Similarly, the line of dialogue, “I have a bad feeling about this,” appears in all eight Star Wars films, creating a thematic thread throughout the movie series.

One of my favourite uses of repetitive wording is the call back.

A call back happens when a phrase used early on in a story is repeated again near the story’s end. Due to the events that have transpired in the story and the changes those events have had on the world and the story’s characters, the phrase takes on a new level of meaning and depth it didn’t contain when it was first used.

The line, “I’ve never been the emotional type,” appears on the first page of my novel, M School. The phrase appears again on the final pages of the book. If I’ve done my job well as an author, the phrase produces a very different impact on the reader the second time it appears in the novel. Stephen King’s book Needful Things similarly returns to where it began, describing the opening of a new store, similar to the one the book was about, only now in a different town. The “rules” of Fight Club are repeated throughout the text, a technique author Chuck Palahnuik specifically refers to as the use of “choruses”. (See rock music metaphor in this article’s opening.)

K. Chazda Albright suggests Leitwortstil is particularly effective in kid’s books and outlines three reasons why in this article.

Repetition of wording can also be used to great comedic effect in the form of running gags, catch phrases, and including call backs to earlier jokes as part of a later jokes. Marc Maron’s stand-up performance, “More Later,” repeatedly returns to that title phrase throughout the set, producing both thematic unity and comedic impact.

Thematic Patterning

A less obvious, but still powerful, way of inserting theme into your manuscript is the use (or emergence) of thematic patterning. Thematic patterning is not the reoccurrence of specific language, as with Leitwortstil, but rather the reoccurrence of ideas, concepts, images, and moments, often in the form of motifs.

If we return to our example of Star Wars, there is much thematic patterning to be found in the series in the form of space battles, laser sword fights, the loss of limbs, and the mechanization of the human body.

Often thematic patterning is the result of generic conventions, genre tropes, and obligatory scenes. And, as such, certain themes often recur in certain types of books and stories; think, for example, of the common themes of brotherhood, honour, and sacrifice so often found in war stories.

Thematic patterning can also occur throughout the oeuvre of a particular author. Stephen King’s books often feature regular everyday American’s forced to face fantastic and deadly threats. The writings of war veteran’s Kurt Vonnegut (WWII) and Earnest Hemingway (Spanish Civil War) often return to the topic of war.

In my own case, it was only after I had written three novels that I noticed common motifs throughout, including bullying, violence, and teenagers’ difficult relationships with their parents and step-parents. I didn’t set out to continually write about those topics, yet when I looked back on my work the themes consistently appear in some shape or form – a clear example of thematic patterning emerging subconsciously.

Controlling Idea

Whereas thematic patterning can emerge subconsciously, a book’s controlling idea should be clearly understood by the author at the beginning of the drafting process. The controlling idea is, after all, why you are writing the book. It is the beating heart of your novel, the message of your story. It’s what you, as an author, have to say about the world, or want to teach the reader. It’s your book’s big takeaway.

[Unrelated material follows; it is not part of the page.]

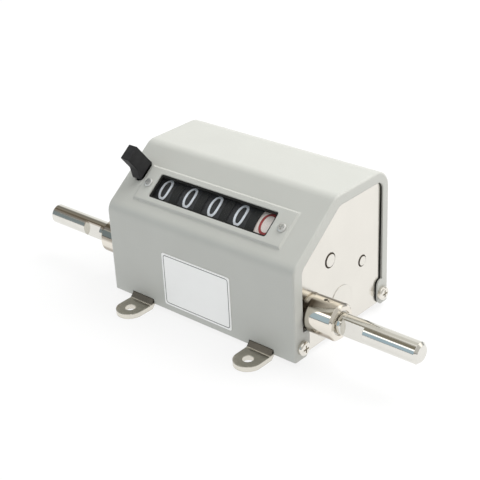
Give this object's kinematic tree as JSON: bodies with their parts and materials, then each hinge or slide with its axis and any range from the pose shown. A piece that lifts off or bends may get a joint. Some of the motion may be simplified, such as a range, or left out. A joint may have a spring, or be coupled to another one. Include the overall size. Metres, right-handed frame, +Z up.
{
  "type": "cable length counter",
  "caption": "Mechanical length counter: a through shaft drives number drums behind a sloped window in a bent sheet case on screw-down feet, with a reset lever.",
  "frame": {"origin": "centre of the four foot holes, on the plane that the feet stand on", "axes": "+X along the shaft towards the right end, +Y from the front to the back, +Z up"},
  "size_m": [0.228, 0.1036, 0.077],
  "materials": {
    "enamel": "light grey enamel, slightly satin",
    "plated_steel": "zinc plated, warm satin",
    "strap_steel": "zinc plated strap",
    "rivet_steel": "satin",
    "chrome": "polished",
    "shaft_steel": "ground and polished",
    "dark_steel": "turned",
    "brass": "machined",
    "units_white": "moulded",
    "drum_black": "moulded",
    "pinion_white": "moulded",
    "lens_clear": "clear, polished",
    "gasket_rubber": "matt",
    "knob_black": "moulded",
    "sign_white": "satin, bare",
    "spring_steel": "drawn wire",
    "screw_nickel": "nickel plated"
  },
  "bodies": {
    "housing": {"cover": "enamel", "left_side_plate": "plated_steel", "right_side_plate": "plated_steel", "base_plate": "plated_steel", "front_tie_rod": "plated_steel", "top_tie_rod": "plated_steel", "low_tie_rod": "plated_steel", "drum_axle": "plated_steel", "pinion_axle": "plated_steel", "left_foot_strap": "strap_steel", "right_foot_strap": "strap_steel", "left_front_strap_rivet": "rivet_steel", "left_back_strap_rivet": "rivet_steel", "right_front_strap_rivet": "rivet_steel", "right_back_strap_rivet": "rivet_steel", "left_bearing_housing": "chrome", "right_bearing_housing": "chrome", "left_bush": "rivet_steel", "right_bush": "rivet_steel", "left_housing_nut": "dark_steel", "right_housing_nut": "dark_steel", "left_outer_spacer": "dark_steel", "left_inner_spacer": "dark_steel", "right_spacer": "dark_steel", "left_pinion_spacer": "dark_steel", "right_pinion_spacer": "dark_steel", "window_lens": "lens_clear", "window_gasket": "gasket_rubber", "name_plate": "sign_white", "reset_spring": "spring_steel", "left_window_screw": "screw_nickel", "right_window_screw": "screw_nickel", "left_front_cover_screw": "screw_nickel", "left_back_cover_screw": "screw_nickel", "right_front_cover_screw": "screw_nickel", "right_back_cover_screw": "screw_nickel"},
    "drive_shaft": {"drive_shaft": "shaft_steel", "drive_gear": "brass", "drive_gear_pin": "shaft_steel", "left_end_pin": "shaft_steel", "right_end_pin": "shaft_steel"},
    "units_wheel": {"units_drum": "units_white", "units_gear": "brass"},
    "tens_wheel": {"tens_drum": "drum_black"},
    "hundreds_wheel": {"hundreds_drum": "drum_black"},
    "thousands_wheel": {"thousands_drum": "drum_black"},
    "ten_thousands_wheel": {"ten_thousands_drum": "drum_black"},
    "pinion_1": {"transfer_pinion_1": "pinion_white"},
    "pinion_2": {"transfer_pinion_2": "pinion_white"},
    "pinion_3": {"transfer_pinion_3": "pinion_white"},
    "pinion_4": {"transfer_pinion_4": "pinion_white"},
    "reset_lever": {"reset_arm": "plated_steel", "reset_knob": "knob_black"},
    "reset_comb": {"reset_comb": "plated_steel"}
  },
  "joints": [
    {"name": "drive_shaft_spin", "type": "hinge", "parent": "housing", "child": "drive_shaft", "pos_m": [0, -0.02115, 0.0222], "axis": [1, 0, 0], "continuous": true},
    {"name": "units_wheel_spin", "type": "hinge", "parent": "housing", "child": "units_wheel", "pos_m": [0, -0.0079, 0.04221], "axis": [1, 0, 0], "continuous": true},
    {"name": "tens_wheel_spin", "type": "hinge", "parent": "housing", "child": "tens_wheel", "pos_m": [0, -0.0079, 0.04221], "axis": [1, 0, 0], "continuous": true},
    {"name": "pinion_1_spin", "type": "hinge", "parent": "housing", "child": "pinion_1", "pos_m": [0, 0.01623, 0.03152], "axis": [1, 0, 0], "continuous": true},
    {"name": "hundreds_wheel_spin", "type": "hinge", "parent": "housing", "child": "hundreds_wheel", "pos_m": [0, -0.0079, 0.04221], "axis": [1, 0, 0], "continuous": true},
    {"name": "pinion_2_spin", "type": "hinge", "parent": "housing", "child": "pinion_2", "pos_m": [0, 0.01623, 0.03152], "axis": [1, 0, 0], "continuous": true},
    {"name": "thousands_wheel_spin", "type": "hinge", "parent": "housing", "child": "thousands_wheel", "pos_m": [0, -0.0079, 0.04221], "axis": [1, 0, 0], "continuous": true},
    {"name": "pinion_3_spin", "type": "hinge", "parent": "housing", "child": "pinion_3", "pos_m": [0, 0.01623, 0.03152], "axis": [1, 0, 0], "continuous": true},
    {"name": "ten_thousands_wheel_spin", "type": "hinge", "parent": "housing", "child": "ten_thousands_wheel", "pos_m": [0, -0.0079, 0.04221], "axis": [1, 0, 0], "continuous": true},
    {"name": "pinion_4_spin", "type": "hinge", "parent": "housing", "child": "pinion_4", "pos_m": [0, 0.01623, 0.03152], "axis": [1, 0, 0], "continuous": true},
    {"name": "reset_lever_press", "type": "hinge", "parent": "housing", "child": "reset_lever", "pos_m": [-0.049, -0.0079, 0.04221], "axis": [1, 0, 0], "range_deg": [0, 14], "stiffness_Nm_per_rad": 0.15, "springref_deg": -5.73},
    {"name": "reset_comb_swing", "type": "hinge", "parent": "housing", "child": "reset_comb", "pos_m": [0, 0.00005, 0.0182], "axis": [1, 0, 0], "range_deg": [-11.1, 0]}
  ],
  "couplings": [
    {"joint": "units_wheel_spin", "follows": "drive_shaft_spin", "ratio": -0.5},
    {"joint": "tens_wheel_spin", "follows": "drive_shaft_spin", "ratio": -0.05},
    {"joint": "pinion_1_spin", "follows": "drive_shaft_spin", "ratio": 0.083333},
    {"joint": "hundreds_wheel_spin", "follows": "drive_shaft_spin", "ratio": -0.005},
    {"joint": "pinion_2_spin", "follows": "drive_shaft_spin", "ratio": 0.0083333},
    {"joint": "thousands_wheel_spin", "follows": "drive_shaft_spin", "ratio": -0.0005},
    {"joint": "pinion_3_spin", "follows": "drive_shaft_spin", "ratio": 0.00083333},
    {"joint": "ten_thousands_wheel_spin", "follows": "drive_shaft_spin", "ratio": -0.00005},
    {"joint": "pinion_4_spin", "follows": "drive_shaft_spin", "ratio": 0.000083333},
    {"joint": "reset_comb_swing", "follows": "reset_lever_press", "ratio": -0.78925}
  ]
}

Author Ryan Holliday recently drew attention to a great quote from Brand Blanshard’s book, Four Reasonable Men, regarding why we still read the work of Marcus Aurelius:

“Few care now about the marches and counter marches of the Roman commanders. What the centuries have clung to is a notebook of thoughts by a man whose real life was largely unknown who put down in the midnight dimness of not the events of the day or the plans of the morrow, but something of far more permanent interest, the ideals and aspirations that a rare spirit lived by.” 

What authors can take away from this quote is that readers won’t be moved by the “marches and counter marches” or plot machinations of your novel; rather, it will be “the ideals and aspirations” that will leave their mark on the reader, i.e. your book’s controlling idea is what will have impact.

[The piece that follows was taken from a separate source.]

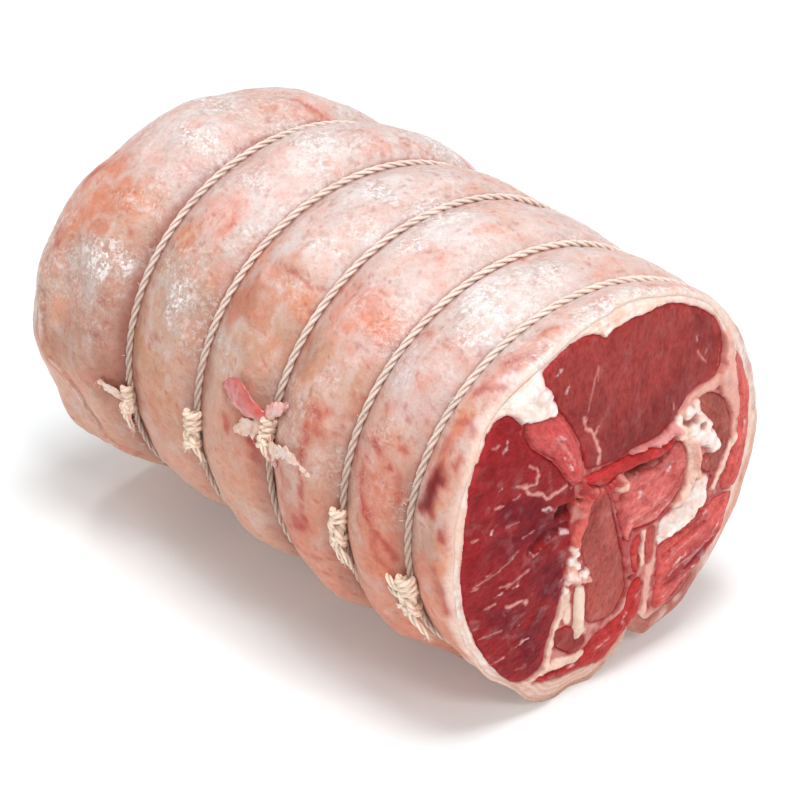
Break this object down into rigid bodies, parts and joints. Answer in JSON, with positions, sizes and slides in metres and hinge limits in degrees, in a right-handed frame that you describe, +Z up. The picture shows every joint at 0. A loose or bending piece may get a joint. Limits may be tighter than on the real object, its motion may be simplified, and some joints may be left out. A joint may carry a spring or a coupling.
{
  "type": "rolled and tied meat joint",
  "caption": "Raw boned meat joint rolled in its fat cover and tied with twine, with the muscles and inner fat showing at the cut face.",
  "frame": {"origin": "under the middle of the roll, on the plane it rests on", "axes": "+X along the roll towards the cut face, +Y across it towards the far flank, +Z up"},
  "size_m": [0.2032, 0.1392, 0.1261],
  "materials": {
    "fat": "raw fat and skin, wet and glossy",
    "red_meat": "raw dark red muscle, wet",
    "pink_meat": "raw pinkish muscle with fine pale grain, wet",
    "tendon": "pale connective tissue, wet",
    "twine": "three-strand twisted cotton twine"
  },
  "bodies": {
    "root": {"fat_cover": "fat", "tendon": "tendon", "eye_muscle": "red_meat", "left_muscle": "red_meat", "tongue_muscle": "red_meat", "centre_muscle": "pink_meat", "lower_centre_muscle": "pink_meat", "bottom_strip": "red_meat", "curl_strip": "red_meat", "inner_curl": "red_meat", "inner_strip_1": "red_meat", "inner_strip_2": "red_meat", "brown_muscle": "pink_meat", "flank_strip": "red_meat", "lower_right_muscle": "red_meat", "twine_1": "twine", "twine_2": "twine", "twine_3": "twine", "twine_4": "twine", "twine_5": "twine"}
  },
  "joints": []
}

As I’ve written about before, many people become authors later in life. I suspect this may have something to do with the wisdom and experience of age allowing for the formation of clear controlling ideas. In youth, few of us have a confidence bred from experience and often hardship to allow for the articulation of a clear world view. In his book Do the Work, Steven Pressfield confesses:

“I was thirty years old before I had an actual thought. Everything up till then was either what Buddhists call ‘monkey-mind’ chatter or the reflexive regurgitation of whatever my parents or teachers said, or whatever I saw on the news or read in a book, or heard somebody rap about, hanging around the street corner.”

Robert McKee discusses the controlling idea in his book Story, arguing that a controlling idea must be boiled down to the fewest possible words and delivered in a single sentence.

The controlling idea I worked with for M School was sociopathic behavior leads to unresolvable cycles of violence. Though never explicitly stated in those words, that simple sentence is what I want readers to take away from the book. It, therefore, informed many of the decisions I made during the drafting process.

As Sean Coyne puts it when discussing the controlling idea, “The writer never explicitly states them. Instead the reader intuits the message from the actions and results of those actions in the Story.”

So… what is YOUR book about?

What’s your controlling idea?

Thematic patterning is inevitably going to emerge as your write. The preoccupations of your subconscious will ensure they work their way into your manuscript, but what you have to say about the world needs to be clear to you; otherwise, it will never be clear to the reader.

Conflating theme and controlling idea into the same concept may have been alright for your grade 12 English essay, but as an author you’ll want to separate the two concepts. Let theme emerge in the writing, but lock down that controlling idea before you begin to draft.